Zion Lodge is shuttle stop #5 and there is an outdoor waiting area near the main lodge. You can take the shuttle down to the final stop #9 (Temple of Sinawava) for The Narrows Hike (8+ hrs roundtrip) or the easier Riverside Walk (1.5 hrs roundtrip). Going the other way, you can take the shuttle to the first stop #1 Visitor Center. As I visited in November, the shuttle was done for the season so I was able to drive the car to the various shuttle stops for pictures and hikes.
While I started at Riverside Walk prior to 10 a.m. when parking was easy to find on a November Thursday, by 11 a.m. most of the shuttle stop parking lots and side of the road were full so I had to pass on a few photo opportunities. The scenic drive closes frequently when there is no parking available (people get creative on the side of the road) so best to follow @ZionNPS on Twitter for updates. No matter as I had a lovely drive to myself and even saw an animal on the road. I was able to stop and take photos on the empty roads.

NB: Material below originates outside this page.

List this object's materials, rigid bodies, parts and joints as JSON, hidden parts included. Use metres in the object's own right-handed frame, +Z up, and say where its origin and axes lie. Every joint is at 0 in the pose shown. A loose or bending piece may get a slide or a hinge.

I loved the quiet serenity and star filled sky at Zion Lodge and was disappointed that I hadn’t booked a longer stay, if only to sit on the deck and admire the beauty and sounds of nature. Reserve your room at Zion Lodge as soon as you have an inkling that you want to go to Zion National Park. It was a wonderful experience and so easy to do.

It’s in the simplicity that you find luxury – time saved from shuttles, time saved from commuting in/out of the park, more time with family and loved ones. I learned that “Zion” means peace and refuge and my stay at Zion Lodge was just that – a refuge away from the daily drama bubble that I live in, away from the work drama, a time to reconnect and be mindful in appreciating the small details along the path. And the star filled sky, well, that was just stunning bonus that is captured in my memory and reminds me to breathe and enjoy the silence.